We're getting to that. Young and his henchmen decided to move to a place so shitty no one else would go there. That would be Utah. Mormons migrated en masse, hoping to let their freak flag fly without anyone setting them on fire.
But prospectors heading for the California Gold Rush reported that they were creating their own polygamous kingdom, which was seen as treasonous. Eastern Christians bagged on President James Buchanan for letting wild sex orgies take place, since they hadn't been invited. So Buchanan dispatched the army to see what was up with that.
Is that when the Mormons went terrorist?
Yes. By 1857, they'd grown tired of the Old Burn Down Our House & Drive Us Out of Town Gag. So they took the offensive, torching army forts and setting fires to keep Buchanan's troops from reaching Utah.
They also indiscriminately robbed and murdered settlers. At one point, they killed 120 unarmed men, women and children during the infamous Mountain Meadows Massacre. For reasons unknown, this is no longer taught in Sunday schools.
Yet Buchanan was in no mood to start a war in Utah. The feds were soon to battle the South, and there were tons of Indians that still required slaughtering. Thus was born a strategy of armed engagement that still lives today: It always sucks to have more than two wars going at once. The feds and the Mormons reached a truce.
So Buchanan just let terrorists hold wild sex orgies?
Yes, except for the wild part. Think of a porn film starring ZZ Top and Ukrainian babushka ladies. It wasn't that interesting.

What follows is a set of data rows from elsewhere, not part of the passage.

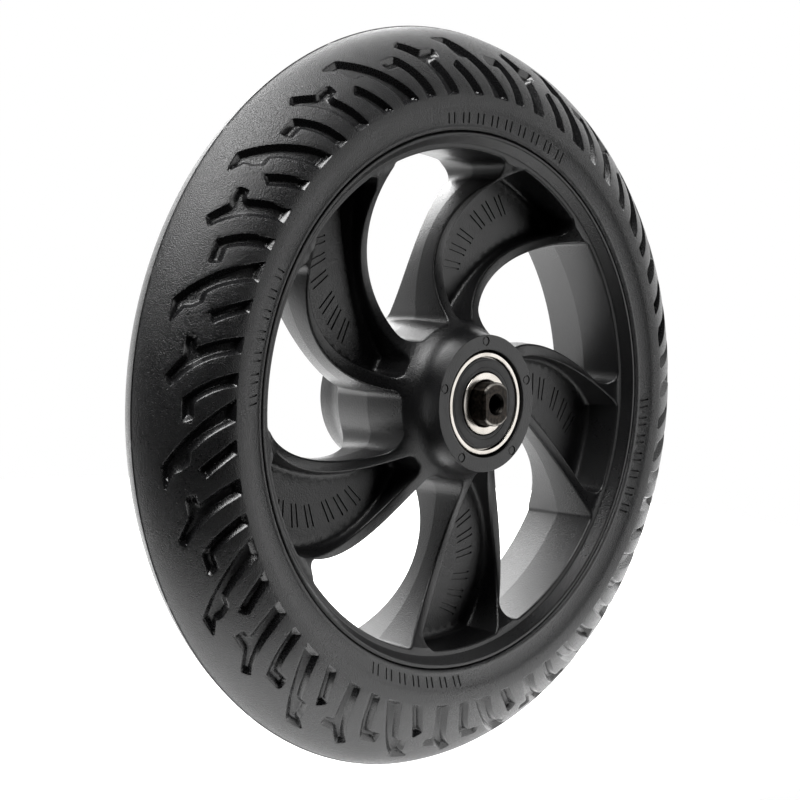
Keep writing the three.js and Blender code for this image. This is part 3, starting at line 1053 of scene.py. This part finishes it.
def seal_nitrile():
    """Dull nitrile of the bearing seals, a little dusty."""
    look = Look("seal_nitrile", (0.03, 0.03, 0.031), 0.55)
    dust = look.noise(900)
    share = look.remap(dust, 0.0, 1.0, 0.35, 0.8)
    colour = look.blend(share, (0.024, 0.024, 0.026), (0.05, 0.049, 0.047))
    rough = look.remap(dust, 0.46, 0.62)
    return look.into(Base_Color=colour, Roughness=rough, Normal=look.bump(look.noise(2500, 2.0), 0.03))


def oxidised_steel():
    """Blackened axle steel, mottled brown, worn brighter round its ends, with painted shade that makes
    its tapped holes black.
    """
    look = Look("oxidised_steel", (0.1, 0.09, 0.08), 0.42, 1.0)
    black = (0.012, 0.011, 0.01)
    mottle = look.noise(900, 5.0, 0.6)
    near_end = (axle_half - 0.5) * MM, axle_half * MM
    end = look.remap(look.maths("ABSOLUTE", look.along()), 0.0, 1.0, *near_end)
    edge = look.remap(look.radius(), 0.0, 1.0, 0.0050, 0.0055)
    wear = look.maths("MULTIPLY", look.maths("MULTIPLY", end, edge),
                      look.remap(mottle, 0.2, 1.0, 0.35, 0.6))
    oxide_and_hole_shade = look.blend(look.remap(mottle, 0.0, 1.0, 0.35, 0.7), black, (0.06, 0.05, 0.042))
    # Painted shade: inside the tapped holes the colour goes to flat black, where shade falls.
    hole_shade_fade = (hole_radius + 0.3) * MM, (hole_radius + 0.6) * MM
    oxide_and_hole_shade = look.blend(look.remap(look.radius(), 1.0, 0.0, *hole_shade_fade), oxide_and_hole_shade, black)
    colour = look.blend(wear, oxide_and_hole_shade, (0.4, 0.38, 0.35))
    rough = look.remap(mottle, 0.34, 0.55)
    return look.into(Base_Color=colour, Roughness=rough, Normal=look.bump(mottle, 0.03))


def turned_steel():
    """The sleeve's plain turned steel."""
    look = Look("turned_steel", (0.5, 0.48, 0.45), 0.35, 1.0)
    lines = look.lines(look.along(), 7000.0)
    rough = look.remap(lines, 0.28, 0.42)
    colour = look.blend(look.noise(200), (0.52, 0.5, 0.47), (0.44, 0.42, 0.39))
    return look.into(Base_Color=colour, Roughness=rough, Normal=look.bump(lines, 0.01))


def cage_plastic():
    """Pale moulded nylon of the ball cages."""
    look = Look("cage_plastic", (0.45, 0.4, 0.3), 0.45)
    flow = look.noise(400)
    colour = look.blend(flow, (0.5, 0.45, 0.34), (0.4, 0.35, 0.26))
    rough = look.remap(flow, 0.4, 0.52)
    return look.into(Base_Color=colour, Roughness=rough, Normal=look.bump(look.noise(3000, 2.0), 0.02))


def ball_steel():
    """Polished balls with a film of grease."""
    look = Look("ball_steel", (0.7, 0.69, 0.67), 0.12, 1.0)
    film = look.noise(600)
    colour = look.blend(film, (0.72, 0.71, 0.69), (0.6, 0.57, 0.5))
    return look.into(Base_Color=colour, Roughness=look.remap(film, 0.08, 0.22))


def give(nodes, material):
    """Puts a material on CAD nodes that no piece replaces."""
    for node in nodes:
        piece = bpy.data.objects[node]
        piece.data.materials.clear()
        piece.data.materials.append(material)


make_tyre(tyre_rubber())
make_rim(rim_nylon())
make_bearings(ground_steel(), seal_nitrile(), turned_steel())
make_axle(oxidised_steel())
give([f"{end}_cage" for end in ends], cage_plastic())
give([f"{end}_ball_{i + 1}" for end in ends for i in range(ball_count)], ball_steel())

# ---- Camera, lights, floor ----

# The camera stands where the tyre's outline, the hub and the axle's end match the photograph.
camera_azimuth, camera_elevation = math.radians(-44.60), math.radians(5.23)
camera_distance = 551.55
camera_right, camera_up = -7.0, -0.51
lens, sensor = 91.1, 36

# Soft boxes, by place and size in metres and watts: for the crown, the walls and the near side.
soft_boxes = {
    "overhead": ((-0.33, -0.1, 0.77), (0.6, 0.5), 13),
    "behind": ((0.25, 0.72, 0.62), (0.9, 0.6), 10),
    "beside": ((0.85, -0.62, -0.03), (0.95, 0.55), 3.0),
}

# The studio, in metres. The floor reaches back from under the wheel and glows, so it looks white
# and lights the wheel from behind and below.
floor_radius = 0.36
floor_x, floor_y = 0.08, 0.27
floor_drop = 0.0005  # below the tyre
floor_glow = 1.35
dome_radius = 5.0
world_bright_way = (0.45, 0.9, 0.0)
world_fade = {"From Min": -0.1, "From Max": 0.6, "To Min": 0.01, "To Max": 1.5}


def placed(name, data, place, facing):
    """A camera or lamp in its place, level and facing one way."""
    thing = bpy.data.objects.new(name, data)
    thing.location = place
    thing.rotation_mode = "QUATERNION"
    thing.rotation_quaternion = facing.to_track_quat("-Z", "Y")
    scene.collection.objects.link(thing)
    return thing


def make_camera():
    level = math.cos(camera_elevation)
    back = Vector((math.sin(camera_azimuth) * level, -math.cos(camera_azimuth) * level,
                   math.sin(camera_elevation)))
    right = Vector((math.cos(camera_azimuth), math.sin(camera_azimuth), 0))
    up = back.cross(right)
    data = bpy.data.cameras.new("camera")
    data.lens = lens
    data.sensor_width = sensor
    data.clip_start, data.clip_end = 0.01, 20
    place = (right * camera_right + up * camera_up + back * camera_distance) * MM
    scene.camera = placed("camera", data, place, -back)


def soft_box(name, place, size, watts):
    """A rectangular lamp that faces the wheel's middle."""
    data = bpy.data.lights.new(name, "AREA")
    data.shape = "RECTANGLE"
    data.size, data.size_y = size
    data.energy = watts
    placed(name, data, Vector(place), -Vector(place))


def make_floor():
    """A pale, round, glowing floor."""
    paper = Look("floor_paper", (0.6, 0.6, 0.6), 0.8)
    tint = paper.blend(paper.noise(3.0), (0.62, 0.62, 0.62), (0.6, 0.6, 0.6))
    paper.glow(floor_glow)
    work = bmesh.new()
    bmesh.ops.create_circle(work, cap_ends=True, radius=floor_radius, segments=96)
    bmesh.ops.translate(work, verts=work.verts, vec=(floor_x, floor_y, cad_low.z - floor_drop))
    finished("floor", work, paper.into(Base_Color=tint))


def make_dome():
    """White surroundings that only the camera sees: they don't light the wheel or mirror in it."""
    white = Look("dome_white", (0, 0, 0), 1.0)
    white.glow(1.0)
    work = bmesh.new()
    bmesh.ops.create_icosphere(work, subdivisions=4, radius=dome_radius)
    dome = finished("dome", work, white.material)
    dome.visible_shadow = dome.visible_glossy = dome.visible_diffuse = False


def make_world():
    """Light from all round that is bright behind and beside the wheel and nearly dark in front."""
    world = bpy.data.worlds.new("studio")
    world.use_nodes = True
    nodes, links = world.node_tree.nodes, world.node_tree.links
    away = nodes.new("ShaderNodeVectorMath")
    away.operation = "DOT_PRODUCT"
    links.new(nodes.new("ShaderNodeTexCoord").outputs["Generated"], away.inputs[0])
    away.inputs[1].default_value = world_bright_way
    fade = nodes.new("ShaderNodeMapRange")
    links.new(away.outputs["Value"], fade.inputs["Value"])
    for name, value in world_fade.items():
        fade.inputs[name].default_value = value
    links.new(fade.outputs["Result"], nodes["Background"].inputs["Strength"])
    nodes["Background"].inputs["Color"].default_value = (1, 1, 1, 1)
    scene.world = world


make_camera()
make_floor()
make_dome()
make_world()
for name, (place, size, watts) in soft_boxes.items():
    soft_box(name, place, size, watts)
scene.view_settings.view_transform = "Standard"
scene.view_settings.look = "None"
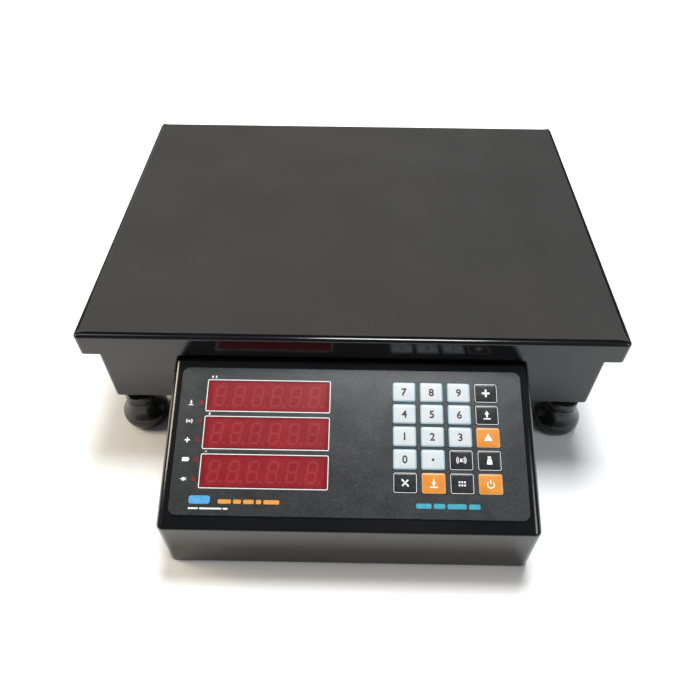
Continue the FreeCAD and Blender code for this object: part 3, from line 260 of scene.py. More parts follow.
# shared surface patterns
def newGroup(name, inputs, outputs):
    group = bpy.data.node_groups.new(name, "ShaderNodeTree")
    for label, default in inputs:
        socket = group.interface.new_socket(name=label, in_out="INPUT", socket_type="NodeSocketFloat")
        socket.default_value = default
    for label in outputs:
        group.interface.new_socket(name=label, in_out="OUTPUT", socket_type="NodeSocketFloat")
    return group, group.nodes.new("NodeGroupInput"), group.nodes.new("NodeGroupOutput")


def objectPoint(group):
    return group.nodes.new("ShaderNodeTexCoord").outputs["Object"]


def makeMottle():
    # slow blotches between two values
    group, start, end = newGroup("mottle", [("Scale", 40), ("Low", 0), ("High", 1)], ["Value"])
    noise = group.nodes.new("ShaderNodeTexNoise")
    noise.inputs["Detail"].default_value = 4
    spread = group.nodes.new("ShaderNodeMapRange")
    spread.inputs["From Min"].default_value = 0.32
    spread.inputs["From Max"].default_value = 0.68
    link = group.links.new
    link(objectPoint(group), noise.inputs["Vector"])
    link(start.outputs["Scale"], noise.inputs["Scale"])
    link(noise.outputs["Fac"], spread.inputs["Value"])
    link(start.outputs["Low"], spread.inputs["To Min"])
    link(start.outputs["High"], spread.inputs["To Max"])
    link(spread.outputs["Result"], end.inputs["Value"])
    return group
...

So when did they stop going perv?
In 1890. Still worried that the feds might attack, God told them to lose the polygamy thing. They decided instead to become the most tight-assed people in America. You couldn't even get into church if you smoked cigs, pounded brewskies or used caffeine.
They can't drink coffee?
No. That means if Mitt Romney becomes president, the government will only be open from noon to 5 p.m., and he'll be really crabby if Pakistan starts a nuclear war during Good Morning America.
But wouldn't our country suck if it was just like Utah?
Yes. Think of it as the white Saudi Arabia, only with better skiing. Have you ever tried buying a shot of whiskey in Salt Lake City? It's like fishing for lobster in a parking garage.
I heard Mormons don't like black people.
They didn't—past tense. Until 1978, Mormons wouldn't let blacks into Heaven. But this created problems. Young Mormons are required to do two years of unpaid missionary work. When they went door-to-door in Detroit, they encountered uncomfortably long silences, since they could only talk about the weather.
So church elders had a revelation to let black people in. They may have been 10 years behind southern Christians in their racial policies, yet they were totally pumped to beat South Africa and avoid finishing last in their division.
Okay, what about gay people?
Their longtime marketing strategy may have been based on sanctified swinging, but they don't swing that way. In fact, Mormons donated millions of dollars in 2008 to support California's Proposition 8, which banned same-sex marriage in the state. Of course, a federal judge ruled that all the magic-underwear money in the world doesn't make something constitutional. (That ruling is still on hold pending appeal.)
But aren't Mormons a bunch of damn socialists?
Yes and no. Joseph Smith prophesied of building a New Jerusalem in Jackson County. To make it happen, he urged followers to give up all their property for equal redistribution.
But his flock thought his commie revelation sucked, so he put the blueprints in storage.
Prominent modern Mormons—such as Glenn Beck and Romney—have since had revelations of their own. They assert that what Smith was really trying to say is that Mormons should give all their money to very large corporations, whose excess divinity would eventually trickle down to everyone else.
Most Mormons today prefer the revised prophesy.
So should we hate these guys or not?
Your call. Mormons may be lesser perverts than Catholics and not nearly as mean as the Baptists. But if Romney declares martial law and forces you to get naked with a squadron of babushka ladies, don't come whining to us.
As the Reverend Jeffress might counsel, the wise man always hates first and asks questions later—if only to stay on the right side of Jesus.